**AIM:** Locate, in the data below, the line that contains "for name, shape" and the line that contains "obj.data.transform(world)"; reproduce exactly those two lines and every line between them, nothing more.

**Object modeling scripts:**

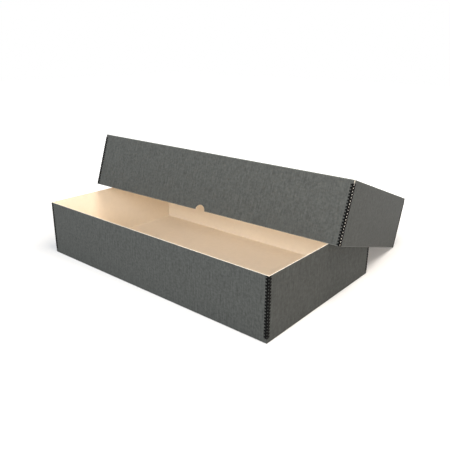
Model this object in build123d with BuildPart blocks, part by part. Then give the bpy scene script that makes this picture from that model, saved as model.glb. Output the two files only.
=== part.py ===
"""Archive box: a board base and a full-depth lid that leans on it, with metal stays on their corners."""

import os
from math import asin, cos, degrees, sin

from build123d import *

# Base, outside sizes over its facing paper
base_length = 762.0
base_width = 457.2
base_height = 152.4

# Board, and the grey paper glued to its outside
board_thickness = 1.3
facing_thickness = 0.3
inner_fold_radius = 0.4
corner_slit = 0.3
base_facing_setback = 0.1
lid_facing_setback = 1.4

# Lid: room between it and the base all round, and between its rim and the table when it is on
lid_side_room = 11.2
lid_foot_room = 1.0

# Half-round thumb notch in the rim of the lid's front wall
notch_radius = 14.5

# Corner stays: folded metal strips with holes on the fold, round bites in their edges, and prongs.
# They run from just inside the rim to at least the fold gap away from the closed face.
stay_thickness = 0.4
stay_leg = 8.2
stay_pitch = 7.2
stay_rim_gap = 0.3
stay_fold_gap = 8.5
stay_hole_radius = 1.6
stay_bite_radius = 1.9
stay_bite_inset = 1.6
prong_width = 2.0
prong_length = 1.2

# Where the lid leans: its rim lies across the base's end walls, this far back from the base's front
lid_crossing_setback = 231.0
rest_gap = 0.3
lid_end_gap = 1.0

# Sizes that follow from the ones above
wall = board_thickness + facing_thickness
fold_radius = inner_fold_radius + wall
lid_length = base_length + 2 * (lid_side_room + wall)
lid_width = base_width + 2 * (lid_side_room + wall)
lid_height = base_height + wall - lid_foot_room

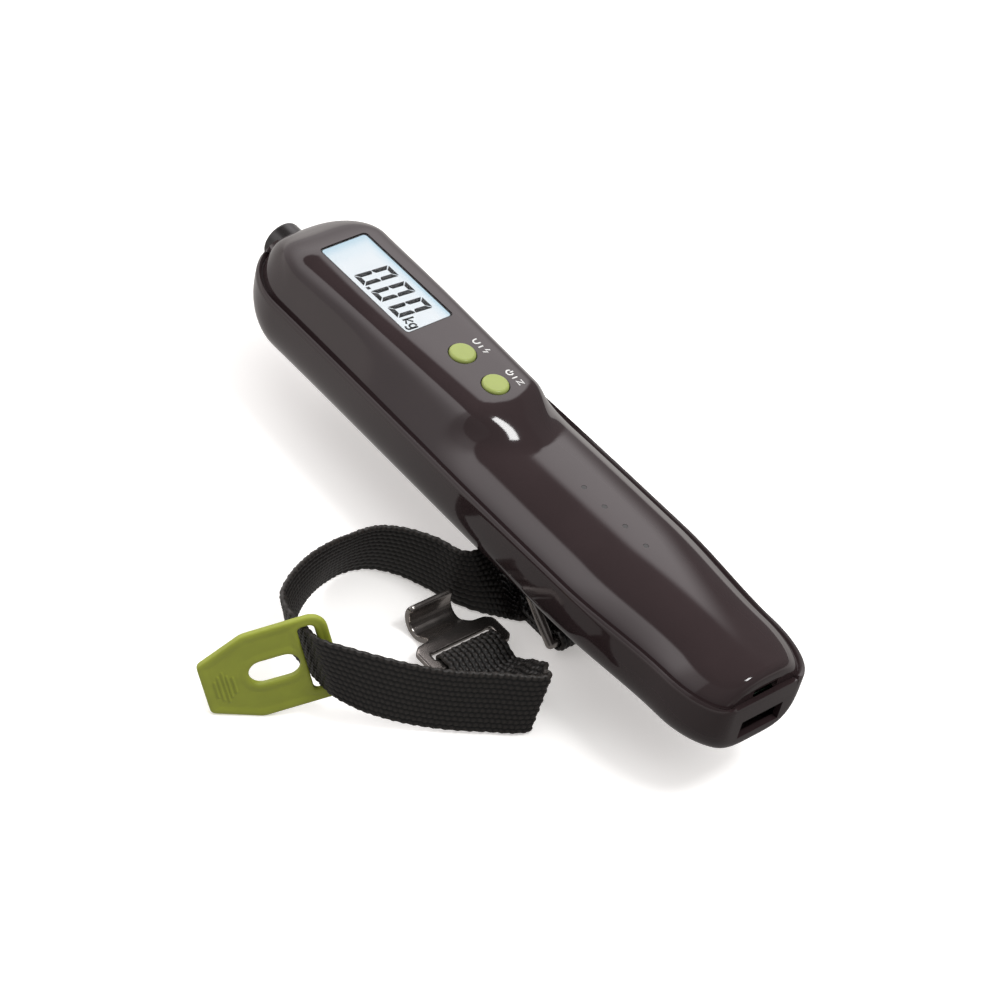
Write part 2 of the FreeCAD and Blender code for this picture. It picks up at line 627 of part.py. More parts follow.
PARTS = {
    "upper_shell": upper_shell(),
    "lower_shell": lower_shell(),
    "case_screws": case_screws(),
    "boss_collar": boss_collar(),
    "display_window": display_window(),
    "lcd_glass": box(-96.5, -59.3, -8.4, 8.4, 39.9, 41.8),
    "lcd_backlight": box(-96.5, -59.3, -7.0, 8.4, 36.9, 39.7),
    "lcd_contact_strip": box(-94.0, -62.0, -8.5, -7.4, 36.15, 39.85),
    "lcd_frame": lcd_frame(),
    "main_board": main_board(),
    "controller_chip": box(-90.0, -80.0, -5.0, 5.0, 32.6, 34.45),
    "tact_switches": tact_switches(),
    "load_cell": load_cell(),
    "load_cell_screws": load_cell_screws(),
    "strain_gauges": group([box(-23, -17, -2.5, 2.5, 29.5, 29.8), box(-13, -7, -2.5, 2.5, 29.5, 29.8)]),
    "load_eye": load_eye(),
    "load_eye_nut": load_eye_nut(),
    "bail": bail(),
    "strap_bail_loop": strap_bail_loop(),
    "strap_foot": strap_foot(),
    "strap_far_side": strap_far_side(),
    "strap_at_tab": strap_at_tab(),
    "strap_near_side": strap_near_side(),
    "strap_return": strap_return(),
    "strap_hook_loop": strap_hook_loop(),
    "hook_plate": hook_plate(),
    "pull_tab": pull_tab(),
    "battery_cell": rounded_box(12, 43.5, -10.2, 10.2, 20.1, 28.0, 1.0),
    "battery_pads": group([box(15, 21, -5, 5, 18.65, 20.05), box(34, 40, -5, 5, 18.65, 20.05)]),
    "power_board": box(14, 62.2, -8.5, 8.5, POWER_BOARD_Z[0], POWER_BOARD_Z[1]),
    "power_parts": power_parts(),
    "usb_output_shell": usb_output_shell(),
    "usb_output_tongue": usb_output_tongue(),
    "micro_usb_shell": micro_usb_shell(),
    "micro_usb_tongue": micro_usb_tongue(),
    "charge_led_board": box(-6, 25, -3, 3, 34.6, 35.6),
    "charge_leds": charge_leds(),
    "charge_light_guides": charge_light_guides(),
    "torch_bezel": torch_bezel(),
    "torch_lens": along_x(TORCH_LENS_R, TORCH_X - 1.7, TORCH_X - 0.5, 0, TORCH_Z),
    "torch_reflector": torch_reflector(),
    "torch_led": torch_led(),
}
for name, x in BUTTON_X.items():
    PARTS[name] = button(x)

os.makedirs("parts", exist_ok=True)
for name, shape in PARTS.items():
    shape.exportStep("parts/" + name + ".step")
    print(name, shape.isValid(), len(shape.Solids), round(shape.Volume, 1))
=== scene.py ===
import json
import math

import bmesh
import bpy
from mathutils import Matrix, Vector


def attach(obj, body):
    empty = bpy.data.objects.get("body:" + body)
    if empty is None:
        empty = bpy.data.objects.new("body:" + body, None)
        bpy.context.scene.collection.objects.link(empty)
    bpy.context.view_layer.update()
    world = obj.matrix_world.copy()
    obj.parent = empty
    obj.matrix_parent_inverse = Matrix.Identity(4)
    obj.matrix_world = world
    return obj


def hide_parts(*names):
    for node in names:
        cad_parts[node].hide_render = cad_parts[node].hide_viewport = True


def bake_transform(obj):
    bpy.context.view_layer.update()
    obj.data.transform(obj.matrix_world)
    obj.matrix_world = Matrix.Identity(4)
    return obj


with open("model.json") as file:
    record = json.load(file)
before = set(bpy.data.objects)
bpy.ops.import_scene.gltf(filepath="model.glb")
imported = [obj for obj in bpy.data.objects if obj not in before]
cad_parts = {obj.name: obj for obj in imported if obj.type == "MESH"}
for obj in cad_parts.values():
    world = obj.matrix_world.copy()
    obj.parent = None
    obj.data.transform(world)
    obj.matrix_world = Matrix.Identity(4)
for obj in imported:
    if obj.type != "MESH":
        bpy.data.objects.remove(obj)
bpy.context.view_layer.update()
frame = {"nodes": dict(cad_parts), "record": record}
record = frame["record"]

MM = 0.001


# ---------------------------------------------------------------- camera, light and floor

CAMERA_AT = Vector((0.38656, -0.51056, 0.60563))
CAMERA_TURN = 38.88      # degrees from facing +Y, towards -X
CAMERA_DOWN = 41.97
CAMERA_ROLL = 15.66
LENS = 130.987


def make_camera():
    data = bpy.data.cameras.new("camera")
    data.lens = LENS
    data.sensor_width = 36.0
    data.clip_start = 0.01
    data.clip_end = 50.0
    camera = bpy.data.objects.new("camera", data)
    turn = Matrix.Rotation(math.radians(CAMERA_TURN), 4, "Z")
    tip = Matrix.Rotation(math.radians(90 - CAMERA_DOWN), 4, "X")
    roll = Matrix.Rotation(math.radians(CAMERA_ROLL), 4, "Z")
    camera.matrix_world = Matrix.Translation(CAMERA_AT) @ turn @ tip @ roll
    bpy.context.scene.collection.objects.link(camera)
    bpy.context.scene.camera = camera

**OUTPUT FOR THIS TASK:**
for name, shape in PARTS.items():
    shape.exportStep("parts/" + name + ".step")
    print(name, shape.isValid(), len(shape.Solids), round(shape.Volume, 1))
=== scene.py ===
import json
import math

import bmesh
import bpy
from mathutils import Matrix, Vector


def attach(obj, body):
    empty = bpy.data.objects.get("body:" + body)
    if empty is None:
        empty = bpy.data.objects.new("body:" + body, None)
        bpy.context.scene.collection.objects.link(empty)
    bpy.context.view_layer.update()
    world = obj.matrix_world.copy()
    obj.parent = empty
    obj.matrix_parent_inverse = Matrix.Identity(4)
    obj.matrix_world = world
    return obj


def hide_parts(*names):
    for node in names:
        cad_parts[node].hide_render = cad_parts[node].hide_viewport = True


def bake_transform(obj):
    bpy.context.view_layer.update()
    obj.data.transform(obj.matrix_world)
    obj.matrix_world = Matrix.Identity(4)
    return obj


with open("model.json") as file:
    record = json.load(file)
before = set(bpy.data.objects)
bpy.ops.import_scene.gltf(filepath="model.glb")
imported = [obj for obj in bpy.data.objects if obj not in before]
cad_parts = {obj.name: obj for obj in imported if obj.type == "MESH"}
for obj in cad_parts.values():
    world = obj.matrix_world.copy()
    obj.parent = None
    obj.data.transform(world)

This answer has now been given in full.